A climate justice policy would jettison the cap-and-trade strategy that repeatedly has gone down to defeat in Washington. Cap-and-trade was based on a political calculation: give free permits to polluters to win their backing, and this would clear the way for passage of a climate bill.
The calculation didn’t work. The Wall Street Journal denounced cap-and-trade as “the biggest tax in American history,” and Republican opponents took up the cry. House leader John Boehner declared: “By imposing a tax on every American who drives a car or flips on a light switch, this plan will drive up the prices for food, gasoline and electricity.”
President Obama countered that the cost to the average American would be “about the price of a postage stamp per day.” In making this claim, Obama and cap-and-trade proponents confused the cost to the economy of cutting emissions with the cost to households of higher fossil fuel prices. The economic cost will be small: the Congressional Budget Office estimated in 2009 that expenditures on energy efficiency and clean energy investments to reach emission targets would amount to only 18 cents per person per day. But the household cost from higher fossil fuel prices will be substantial. Obama and the CBO were referring to the cost of avoided emissions. Boehner was talking about the cost of emissions that are not avoided, and he was right: a cap would increase prices, just like a tax.

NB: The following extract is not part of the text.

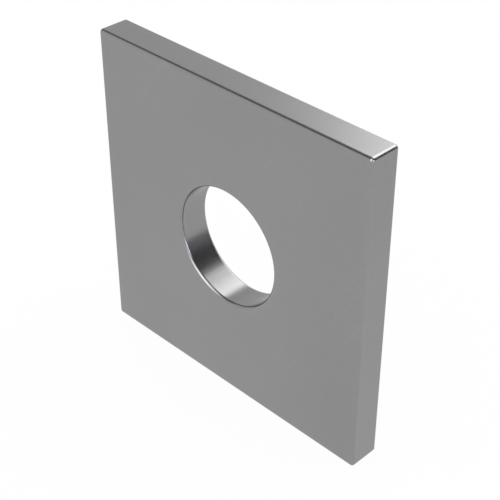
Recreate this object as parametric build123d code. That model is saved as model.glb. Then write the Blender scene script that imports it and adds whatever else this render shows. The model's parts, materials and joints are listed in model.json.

Neither side talked about the real issue: who will get the money that consumers pay in higher fossil fuel prices. Recycling this revenue to the people, as proposed by Cantwell and Collins, would leave most Americans with more money in their pockets, not less. In ducking this question, both sides in the cap-and-trade debate played the public for fools.
Instead of courting the fossil fuel lobby, a climate justice policy would turn to the American people for political support. It would appeal to their economic interests, but just as important, it would appeal to their moral values. When they enter the ballot box, Americans voters think about not only what is in their interest but also what is right.
When it comes to passing laws, Washington politicians typically rely more on support from lobbyists than from the people. But in the case of climate policy, business-as-usual politics has reached a dead end. The time has come for a bold departure. Climate justice is not only a moral imperative. It is a political necessity.